* **Given task**: Give back the full material, exactly as it reads.

— start of Collected data —

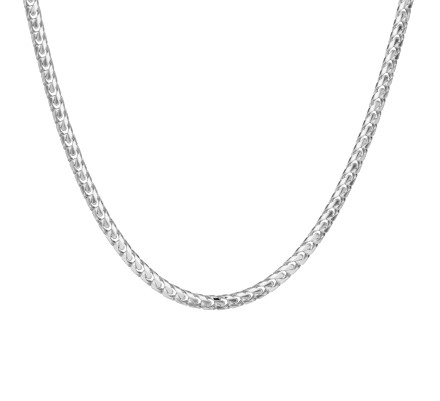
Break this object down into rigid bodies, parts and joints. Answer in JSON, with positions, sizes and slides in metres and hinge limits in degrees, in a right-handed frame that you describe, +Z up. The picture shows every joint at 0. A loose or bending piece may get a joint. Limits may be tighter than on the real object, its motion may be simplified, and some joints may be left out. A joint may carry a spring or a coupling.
{
  "type": "curb chain necklace",
  "caption": "Closed necklace of interlocked, twisted curb links with flat cut faces and edges, joined at the nape by a plain clasp.",
  "frame": {"origin": "on the nape, in the middle of the clasp's inner face", "axes": "+Z up, -Y towards the viewer of the hanging front, +X to the viewer's right"},
  "size_m": [0.1434, 0.0804, 0.1654],
  "materials": {
    "chain_silver": "polished silver with flat bright-cut facets",
    "clasp_silver": "polished silver"
  },
  "bodies": {
    "root": {"chain_left": "chain_silver", "chain_right": "chain_silver", "clasp": "clasp_silver"}
  },
  "joints": []
}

— end of Collected data —

* **Final answer**:
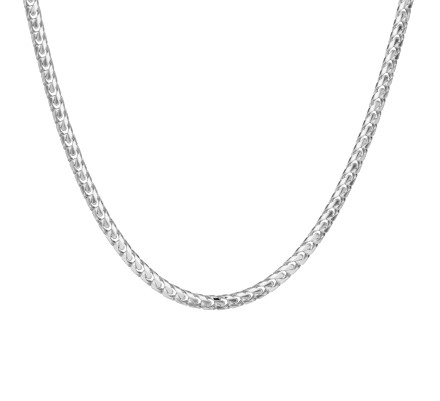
Break this object down into rigid bodies, parts and joints. Answer in JSON, with positions, sizes and slides in metres and hinge limits in degrees, in a right-handed frame that you describe, +Z up. The picture shows every joint at 0. A loose or bending piece may get a joint. Limits may be tighter than on the real object, its motion may be simplified, and some joints may be left out. A joint may carry a spring or a coupling.
{
  "type": "curb chain necklace",
  "caption": "Closed necklace of interlocked, twisted curb links with flat cut faces and edges, joined at the nape by a plain clasp.",
  "frame": {"origin": "on the nape, in the middle of the clasp's inner face", "axes": "+Z up, -Y towards the viewer of the hanging front, +X to the viewer's right"},
  "size_m": [0.1434, 0.0804, 0.1654],
  "materials": {
    "chain_silver": "polished silver with flat bright-cut facets",
    "clasp_silver": "polished silver"
  },
  "bodies": {
    "root": {"chain_left": "chain_silver", "chain_right": "chain_silver", "clasp": "clasp_silver"}
  },
  "joints": []
}